Written problem | Write out the listing exactly as it is given.

Collected data |

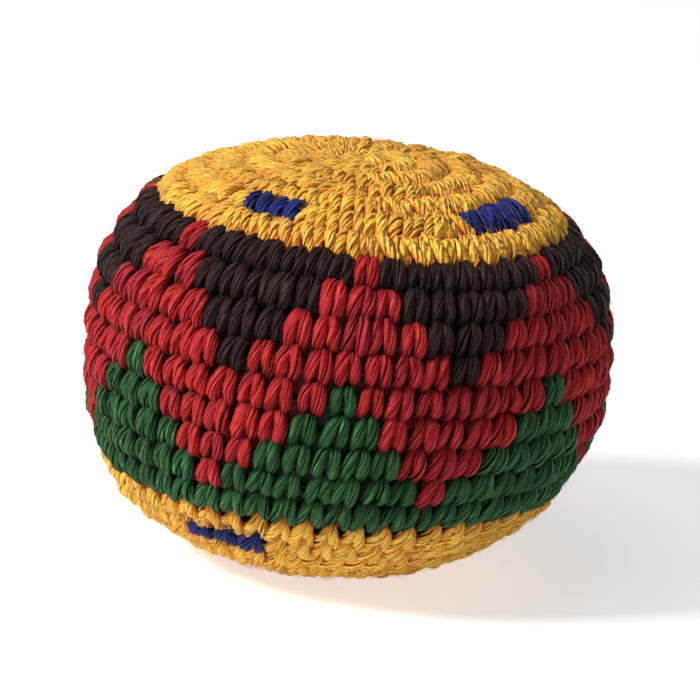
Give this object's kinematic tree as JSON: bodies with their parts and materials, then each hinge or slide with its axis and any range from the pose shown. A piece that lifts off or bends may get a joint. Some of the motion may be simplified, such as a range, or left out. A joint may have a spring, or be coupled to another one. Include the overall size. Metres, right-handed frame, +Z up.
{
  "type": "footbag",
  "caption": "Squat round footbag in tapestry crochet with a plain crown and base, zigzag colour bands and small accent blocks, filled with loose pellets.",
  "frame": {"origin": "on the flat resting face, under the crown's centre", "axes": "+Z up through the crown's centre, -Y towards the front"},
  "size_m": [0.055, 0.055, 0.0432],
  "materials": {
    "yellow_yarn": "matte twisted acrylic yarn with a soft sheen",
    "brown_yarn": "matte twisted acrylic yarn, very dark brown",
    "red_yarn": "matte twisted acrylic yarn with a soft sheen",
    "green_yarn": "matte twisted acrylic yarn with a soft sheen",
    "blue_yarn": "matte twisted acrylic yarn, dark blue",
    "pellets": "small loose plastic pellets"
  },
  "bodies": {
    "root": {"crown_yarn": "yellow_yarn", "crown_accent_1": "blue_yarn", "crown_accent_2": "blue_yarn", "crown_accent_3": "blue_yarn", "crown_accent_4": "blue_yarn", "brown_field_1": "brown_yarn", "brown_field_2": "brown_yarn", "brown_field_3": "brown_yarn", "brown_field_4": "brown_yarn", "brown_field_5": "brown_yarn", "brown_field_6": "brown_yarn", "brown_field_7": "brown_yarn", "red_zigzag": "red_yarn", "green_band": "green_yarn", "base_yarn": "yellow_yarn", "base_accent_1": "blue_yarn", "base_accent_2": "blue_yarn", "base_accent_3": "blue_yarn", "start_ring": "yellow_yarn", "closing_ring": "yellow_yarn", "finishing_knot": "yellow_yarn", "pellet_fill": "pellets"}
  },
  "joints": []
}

Answer to this exercise |
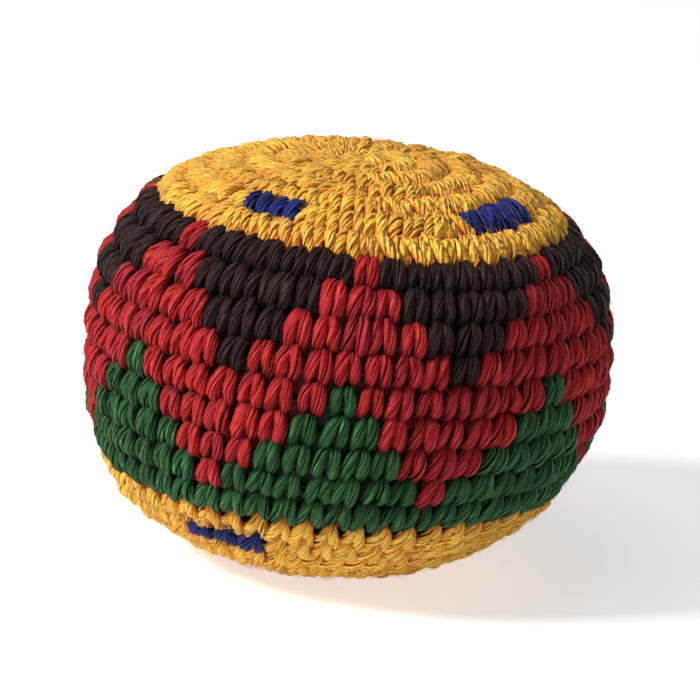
Give this object's kinematic tree as JSON: bodies with their parts and materials, then each hinge or slide with its axis and any range from the pose shown. A piece that lifts off or bends may get a joint. Some of the motion may be simplified, such as a range, or left out. A joint may have a spring, or be coupled to another one. Include the overall size. Metres, right-handed frame, +Z up.
{
  "type": "footbag",
  "caption": "Squat round footbag in tapestry crochet with a plain crown and base, zigzag colour bands and small accent blocks, filled with loose pellets.",
  "frame": {"origin": "on the flat resting face, under the crown's centre", "axes": "+Z up through the crown's centre, -Y towards the front"},
  "size_m": [0.055, 0.055, 0.0432],
  "materials": {
    "yellow_yarn": "matte twisted acrylic yarn with a soft sheen",
    "brown_yarn": "matte twisted acrylic yarn, very dark brown",
    "red_yarn": "matte twisted acrylic yarn with a soft sheen",
    "green_yarn": "matte twisted acrylic yarn with a soft sheen",
    "blue_yarn": "matte twisted acrylic yarn, dark blue",
    "pellets": "small loose plastic pellets"
  },
  "bodies": {
    "root": {"crown_yarn": "yellow_yarn", "crown_accent_1": "blue_yarn", "crown_accent_2": "blue_yarn", "crown_accent_3": "blue_yarn", "crown_accent_4": "blue_yarn", "brown_field_1": "brown_yarn", "brown_field_2": "brown_yarn", "brown_field_3": "brown_yarn", "brown_field_4": "brown_yarn", "brown_field_5": "brown_yarn", "brown_field_6": "brown_yarn", "brown_field_7": "brown_yarn", "red_zigzag": "red_yarn", "green_band": "green_yarn", "base_yarn": "yellow_yarn", "base_accent_1": "blue_yarn", "base_accent_2": "blue_yarn", "base_accent_3": "blue_yarn", "start_ring": "yellow_yarn", "closing_ring": "yellow_yarn", "finishing_knot": "yellow_yarn", "pellet_fill": "pellets"}
  },
  "joints": []
}